Monday, September 1, 2008

In which I lose my breakfast and all sense of dignity

Oh, the day was filled with so much promise.  Clay and I were on our way to the isle of Grimsey,north of Iceland, which is crossed by the Arctic Circle.  This was my idea, because I wanted to be able to go to the Arctic Circle simply so I could lord it over others who hadn't been there. Because not that many people have. I have been to the Arctic Circle, HAVE YOU? 

Honestly, no one seems terribly impressed.

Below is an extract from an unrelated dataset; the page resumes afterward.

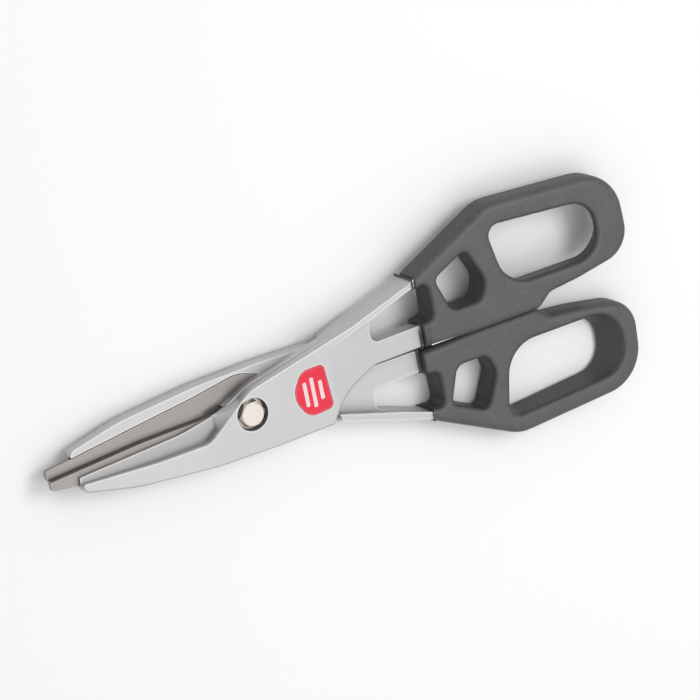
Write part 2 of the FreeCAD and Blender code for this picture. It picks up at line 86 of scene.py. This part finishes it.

We got up super early and went to breakfast in the hotel, where Clay ran into Ruth from Iowa.  The elevator opened and out stepped Ruth from Iowa and her husband Bill, causing Clay to exclaim "Ruth from Iowa!"  He proceeded to chat with her and Bill as I tried to hold the elevator door open.  My bag got caught and I nearly lost an arm as I wrestled with the door, but old friends Ruth from Iowa and Clay were barely disturbed by this.  Except they weren't old friends.  Clay just happened to read her tour group distributed name tag out loud instead of in his head and was therefore forced to chat with her while I was nearly digested by an Icelandic elevator.  We eventually made it safely back to our room, sans Ruth from Iowa and Bill, of course, where we busted out the Dramamine for Clay.  I had purchased it before we left New York, because he told me he got seasick and had been the last time he was on a ferry.  

"I never get seasick," I bragged, "I only get a little dizzy, but I've never thrown up."  However, Clay's tales of vomit made me decide to take a pill just in case.  The last boat I was on was the ferry to Catalina, and that was in Southern California, not the North Sea.  I thought it best to be as prepared as possible, and it made me feel good to head off any possibility of throwing up.  

We found the ferry docked in Dalvik, which is on Eyjafjordur in the northern part of the country, parked the car and made our way on the boat. Soon as we got going, Clay and I went on deck to take pictures of the beautiful fjord and the mountains surrounding it.  

Oh, hey look!  Those clouds.  They were the precursor to the storm that decided to move south as we traveled north.  Clay and I were sitting in the cabin and I could see the increasingly rough seas were starting to make him feel bad.  Thank goodness I took that Dramamine, I thought, because I feel ok.  But poor Clay.  And then I got sympathy nausea for him.  Only it wasn't sympathetic so much as it was the real thing.  I decided I might feel better if I went to the restroom in the bottom of the boat, which was being rocked by waves.  I was so off balance I could barely stand up.  I went back to my seat and leaned over to Clay.  "I think maybe I should take another pill.  Do you have them with you?"  "Let me look," he moaned.  "No," came the answer.  "I left them in my suitcase."  Bad news indeed.  

Seconds later, I was puking into a trash can I had spotted earlier.  "I never get seasick; I never throw up" my own memory mocked me.  The woman who had checked us in on the boat appeared and offered me a bag and some paper towels.  Then she offered to take me out on deck.  "Let her help you, Liz," Clay whimpered, "because I can't."  She put me in a deck chair facing backwards and brought me a blanket.  I felt so humiliated throwing up in front of all of those people. I bet Ruth from Iowa wouldn't have been sick. Everyone else seemed fine.  Until I started looking around.  I thought the gentleman standing next to the railing was enjoying the view, then I saw him lean over the side and let loose.  A couple came outside holding the same little white bags the woman had offered me and sat on a bench looking utterly miserable.  I took a nap.  

Once we landed, of course, everyone was fine.  Clay and I started up the walk to the Arctic Circle.  The island was cold and wet, but still beautiful, filled with puffins and arctic terns.  I'd post a picture of them, but Blogger won't let me (0r, I don't know how to work Blogger is a more likely explanation).  We made it to the Arctic Circle and took photos next to something that looked like a burial mound, then headed back down the island to find some lunch.  

After lunch we found Icelandic candy, bought more seasick pills, mailed some postcards and then reluctantly returned to the boat.  As we boarded, Clay told the nice lady with the little white bags that he wanted us to take the smooth route back.  She laughed and agreed.

The trip back was beautiful - the storm was long gone, the sea was calm and the sun was bright.  I saw dolphins swimming alongside the boat.  It was so amazing that I leaned my head on the seat in front of me and fell asleep. We made it back to Dalvik and then Akureyri without incident.  Next time, I think I'll go by plane.

1 comment:

  1. this is my favorite part of the story:

    "Let her help you, Liz," Clay whimpered, "because I can't."

    because it was the truest thing i've ever said.